» **Task to complete**: Only one stretch of the data below should be repeated: the lines from the line containing "buildFace();" through the line containing "bpy.data.objects.remove(obj)", inclusive, exactly as they are.
>> BEGIN
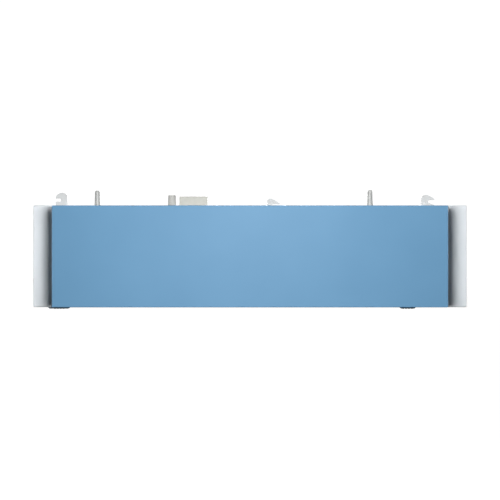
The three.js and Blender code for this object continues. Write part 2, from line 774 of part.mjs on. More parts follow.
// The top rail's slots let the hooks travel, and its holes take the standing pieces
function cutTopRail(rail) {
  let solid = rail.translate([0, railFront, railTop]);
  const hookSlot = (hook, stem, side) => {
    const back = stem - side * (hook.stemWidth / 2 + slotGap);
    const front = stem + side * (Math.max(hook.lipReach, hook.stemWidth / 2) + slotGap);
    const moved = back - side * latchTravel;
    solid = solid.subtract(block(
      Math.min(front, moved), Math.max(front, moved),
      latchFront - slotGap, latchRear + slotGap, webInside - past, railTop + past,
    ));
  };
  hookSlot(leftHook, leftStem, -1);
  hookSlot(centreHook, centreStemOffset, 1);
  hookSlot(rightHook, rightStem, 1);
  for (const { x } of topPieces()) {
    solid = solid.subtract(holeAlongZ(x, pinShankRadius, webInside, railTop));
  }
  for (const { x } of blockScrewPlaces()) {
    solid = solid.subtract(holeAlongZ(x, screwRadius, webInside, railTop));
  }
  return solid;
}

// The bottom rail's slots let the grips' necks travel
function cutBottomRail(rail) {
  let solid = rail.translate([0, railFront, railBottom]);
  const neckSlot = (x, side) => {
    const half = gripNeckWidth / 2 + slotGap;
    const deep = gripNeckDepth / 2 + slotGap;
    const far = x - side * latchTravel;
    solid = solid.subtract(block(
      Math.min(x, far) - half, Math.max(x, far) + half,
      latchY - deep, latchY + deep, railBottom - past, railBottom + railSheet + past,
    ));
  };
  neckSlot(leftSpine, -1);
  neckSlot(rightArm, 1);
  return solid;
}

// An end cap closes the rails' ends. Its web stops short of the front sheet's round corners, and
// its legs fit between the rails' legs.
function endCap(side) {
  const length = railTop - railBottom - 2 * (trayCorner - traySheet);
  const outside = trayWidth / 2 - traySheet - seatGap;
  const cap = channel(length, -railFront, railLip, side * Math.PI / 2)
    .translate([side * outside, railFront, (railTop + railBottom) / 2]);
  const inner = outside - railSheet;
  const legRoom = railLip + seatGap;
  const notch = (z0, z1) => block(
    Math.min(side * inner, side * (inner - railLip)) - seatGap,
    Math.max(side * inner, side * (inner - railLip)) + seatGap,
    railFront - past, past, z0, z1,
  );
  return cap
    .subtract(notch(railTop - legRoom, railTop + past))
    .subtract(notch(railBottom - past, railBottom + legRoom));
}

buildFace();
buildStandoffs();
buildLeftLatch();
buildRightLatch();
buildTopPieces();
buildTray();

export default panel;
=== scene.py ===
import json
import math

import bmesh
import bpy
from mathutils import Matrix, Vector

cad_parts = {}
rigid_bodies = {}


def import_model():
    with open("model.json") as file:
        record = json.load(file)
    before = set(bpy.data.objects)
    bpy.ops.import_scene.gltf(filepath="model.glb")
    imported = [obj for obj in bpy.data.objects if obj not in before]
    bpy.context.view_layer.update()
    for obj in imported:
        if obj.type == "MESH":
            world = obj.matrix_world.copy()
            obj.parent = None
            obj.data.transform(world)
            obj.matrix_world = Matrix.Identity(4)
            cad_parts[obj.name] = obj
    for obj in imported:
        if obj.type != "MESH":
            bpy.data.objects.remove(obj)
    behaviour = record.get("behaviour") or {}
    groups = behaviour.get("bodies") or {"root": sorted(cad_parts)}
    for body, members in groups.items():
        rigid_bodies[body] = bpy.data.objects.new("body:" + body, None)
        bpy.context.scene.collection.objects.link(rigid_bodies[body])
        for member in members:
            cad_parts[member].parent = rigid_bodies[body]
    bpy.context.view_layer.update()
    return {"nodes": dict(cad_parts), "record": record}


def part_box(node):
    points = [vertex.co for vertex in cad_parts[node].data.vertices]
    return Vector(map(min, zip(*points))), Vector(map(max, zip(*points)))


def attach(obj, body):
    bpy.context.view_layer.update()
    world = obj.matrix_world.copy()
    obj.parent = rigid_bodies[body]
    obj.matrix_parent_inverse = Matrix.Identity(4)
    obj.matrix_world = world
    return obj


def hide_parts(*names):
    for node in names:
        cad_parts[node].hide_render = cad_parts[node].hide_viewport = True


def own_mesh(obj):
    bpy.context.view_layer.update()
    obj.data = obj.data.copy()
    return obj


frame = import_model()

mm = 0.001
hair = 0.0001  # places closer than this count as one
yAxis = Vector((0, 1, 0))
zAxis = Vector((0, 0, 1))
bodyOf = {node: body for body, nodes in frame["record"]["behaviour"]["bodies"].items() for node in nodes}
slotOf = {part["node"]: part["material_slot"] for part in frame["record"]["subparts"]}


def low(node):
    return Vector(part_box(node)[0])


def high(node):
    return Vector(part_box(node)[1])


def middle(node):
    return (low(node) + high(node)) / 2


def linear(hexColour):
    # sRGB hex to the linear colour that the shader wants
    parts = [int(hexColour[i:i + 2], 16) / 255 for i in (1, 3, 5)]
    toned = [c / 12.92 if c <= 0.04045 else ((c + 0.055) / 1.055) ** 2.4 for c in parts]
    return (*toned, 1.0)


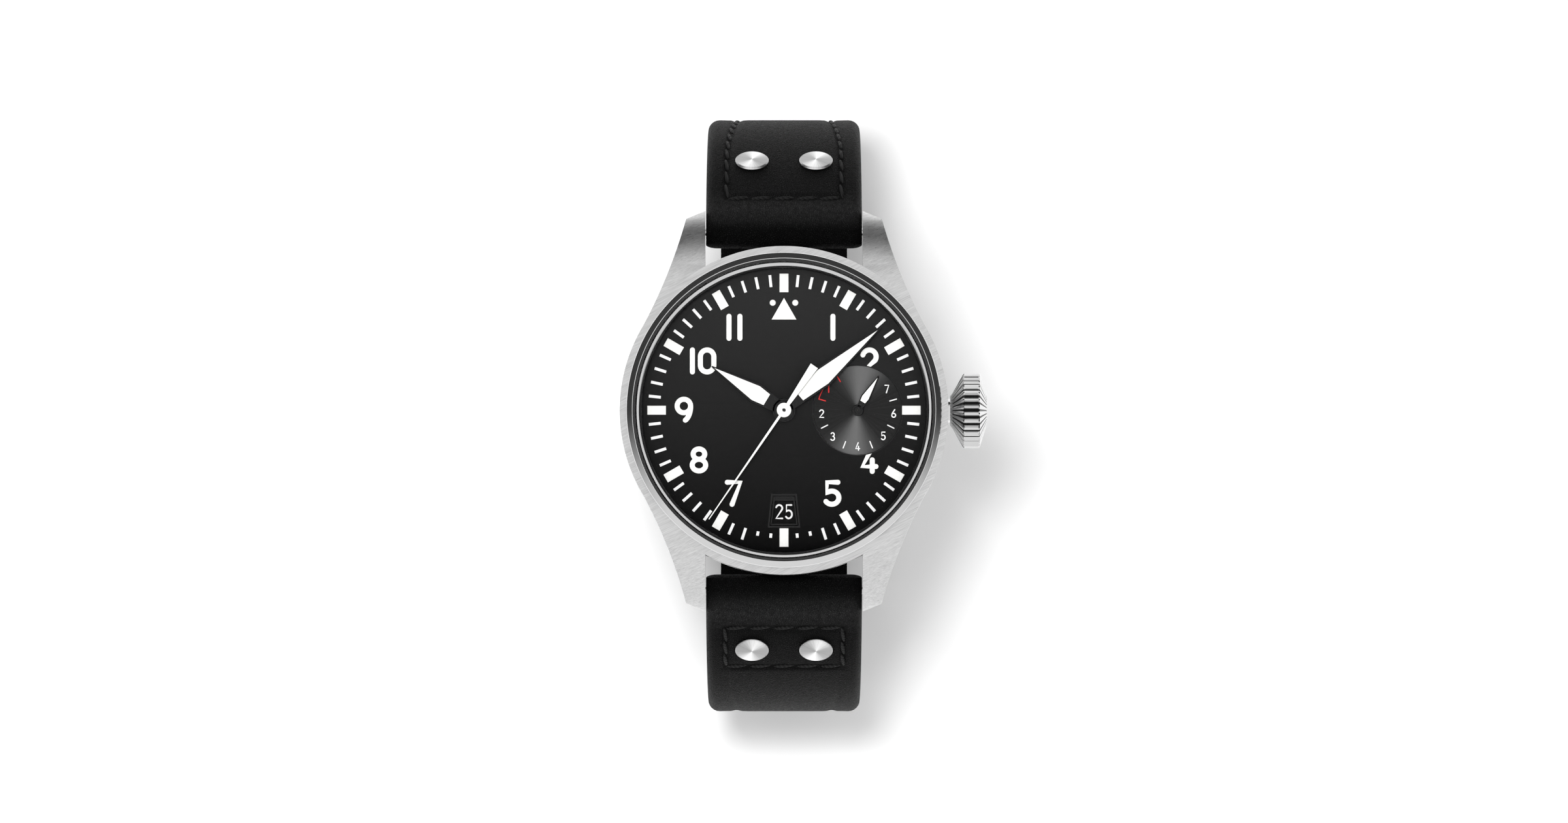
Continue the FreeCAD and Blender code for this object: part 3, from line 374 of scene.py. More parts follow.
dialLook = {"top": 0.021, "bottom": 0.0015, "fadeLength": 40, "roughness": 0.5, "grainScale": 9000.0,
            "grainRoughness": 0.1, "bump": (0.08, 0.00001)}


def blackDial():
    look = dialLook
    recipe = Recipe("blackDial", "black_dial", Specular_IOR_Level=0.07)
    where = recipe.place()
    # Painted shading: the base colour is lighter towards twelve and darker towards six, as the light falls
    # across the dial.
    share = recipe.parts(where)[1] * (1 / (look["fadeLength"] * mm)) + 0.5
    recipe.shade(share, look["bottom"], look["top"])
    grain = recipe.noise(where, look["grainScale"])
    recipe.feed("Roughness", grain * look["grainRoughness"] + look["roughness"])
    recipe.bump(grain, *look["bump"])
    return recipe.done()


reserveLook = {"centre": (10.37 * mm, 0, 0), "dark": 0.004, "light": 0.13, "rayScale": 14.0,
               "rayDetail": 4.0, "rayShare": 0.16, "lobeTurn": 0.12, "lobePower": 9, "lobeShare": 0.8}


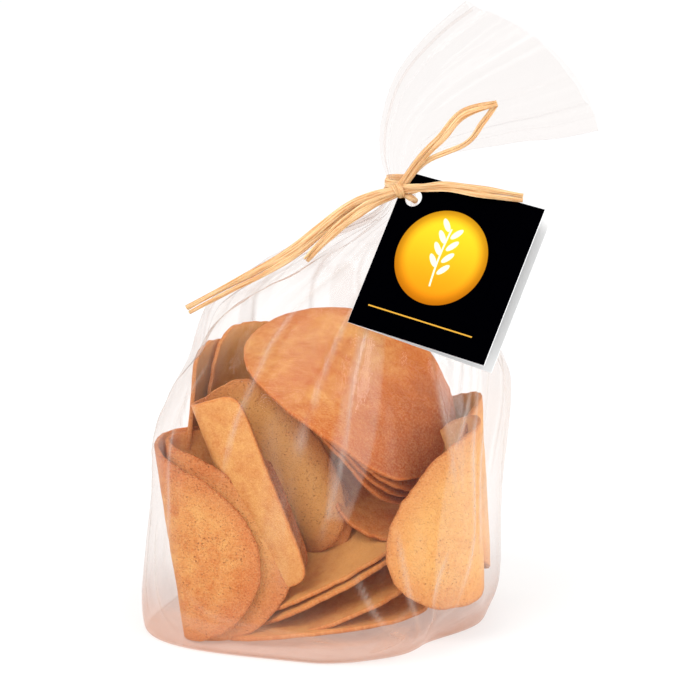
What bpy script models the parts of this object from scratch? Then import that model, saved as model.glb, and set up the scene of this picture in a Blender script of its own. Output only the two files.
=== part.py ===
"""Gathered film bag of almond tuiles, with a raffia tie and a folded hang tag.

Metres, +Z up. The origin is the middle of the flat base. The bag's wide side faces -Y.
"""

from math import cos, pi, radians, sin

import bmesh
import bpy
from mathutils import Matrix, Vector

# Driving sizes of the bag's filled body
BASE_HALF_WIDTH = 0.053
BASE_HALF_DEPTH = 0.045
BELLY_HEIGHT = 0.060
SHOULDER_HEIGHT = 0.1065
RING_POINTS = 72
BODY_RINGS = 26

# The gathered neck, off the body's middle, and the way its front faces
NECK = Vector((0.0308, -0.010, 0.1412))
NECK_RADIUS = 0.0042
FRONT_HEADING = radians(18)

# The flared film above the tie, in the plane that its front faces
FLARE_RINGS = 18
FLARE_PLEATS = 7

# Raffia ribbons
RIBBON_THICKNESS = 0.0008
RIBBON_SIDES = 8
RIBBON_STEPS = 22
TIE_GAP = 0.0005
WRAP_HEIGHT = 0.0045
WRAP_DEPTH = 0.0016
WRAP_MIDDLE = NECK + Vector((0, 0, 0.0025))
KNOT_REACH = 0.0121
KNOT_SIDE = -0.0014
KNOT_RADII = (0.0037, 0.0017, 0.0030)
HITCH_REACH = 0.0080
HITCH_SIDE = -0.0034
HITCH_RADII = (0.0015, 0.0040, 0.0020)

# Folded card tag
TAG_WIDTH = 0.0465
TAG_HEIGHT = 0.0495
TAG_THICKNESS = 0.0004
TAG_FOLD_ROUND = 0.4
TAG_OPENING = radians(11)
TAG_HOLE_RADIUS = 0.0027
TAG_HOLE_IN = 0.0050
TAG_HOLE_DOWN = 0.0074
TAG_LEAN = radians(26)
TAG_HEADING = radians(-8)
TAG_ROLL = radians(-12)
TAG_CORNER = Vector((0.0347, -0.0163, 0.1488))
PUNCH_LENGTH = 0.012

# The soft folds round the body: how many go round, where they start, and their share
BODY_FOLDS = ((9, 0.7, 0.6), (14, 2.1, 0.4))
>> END
» **Exercise solution**:
buildFace();
buildStandoffs();
buildLeftLatch();
buildRightLatch();
buildTopPieces();
buildTray();

export default panel;
=== scene.py ===
import json
import math

import bmesh
import bpy
from mathutils import Matrix, Vector

cad_parts = {}
rigid_bodies = {}


def import_model():
    with open("model.json") as file:
        record = json.load(file)
    before = set(bpy.data.objects)
    bpy.ops.import_scene.gltf(filepath="model.glb")
    imported = [obj for obj in bpy.data.objects if obj not in before]
    bpy.context.view_layer.update()
    for obj in imported:
        if obj.type == "MESH":
            world = obj.matrix_world.copy()
            obj.parent = None
            obj.data.transform(world)
            obj.matrix_world = Matrix.Identity(4)
            cad_parts[obj.name] = obj
    for obj in imported:
        if obj.type != "MESH":
            bpy.data.objects.remove(obj)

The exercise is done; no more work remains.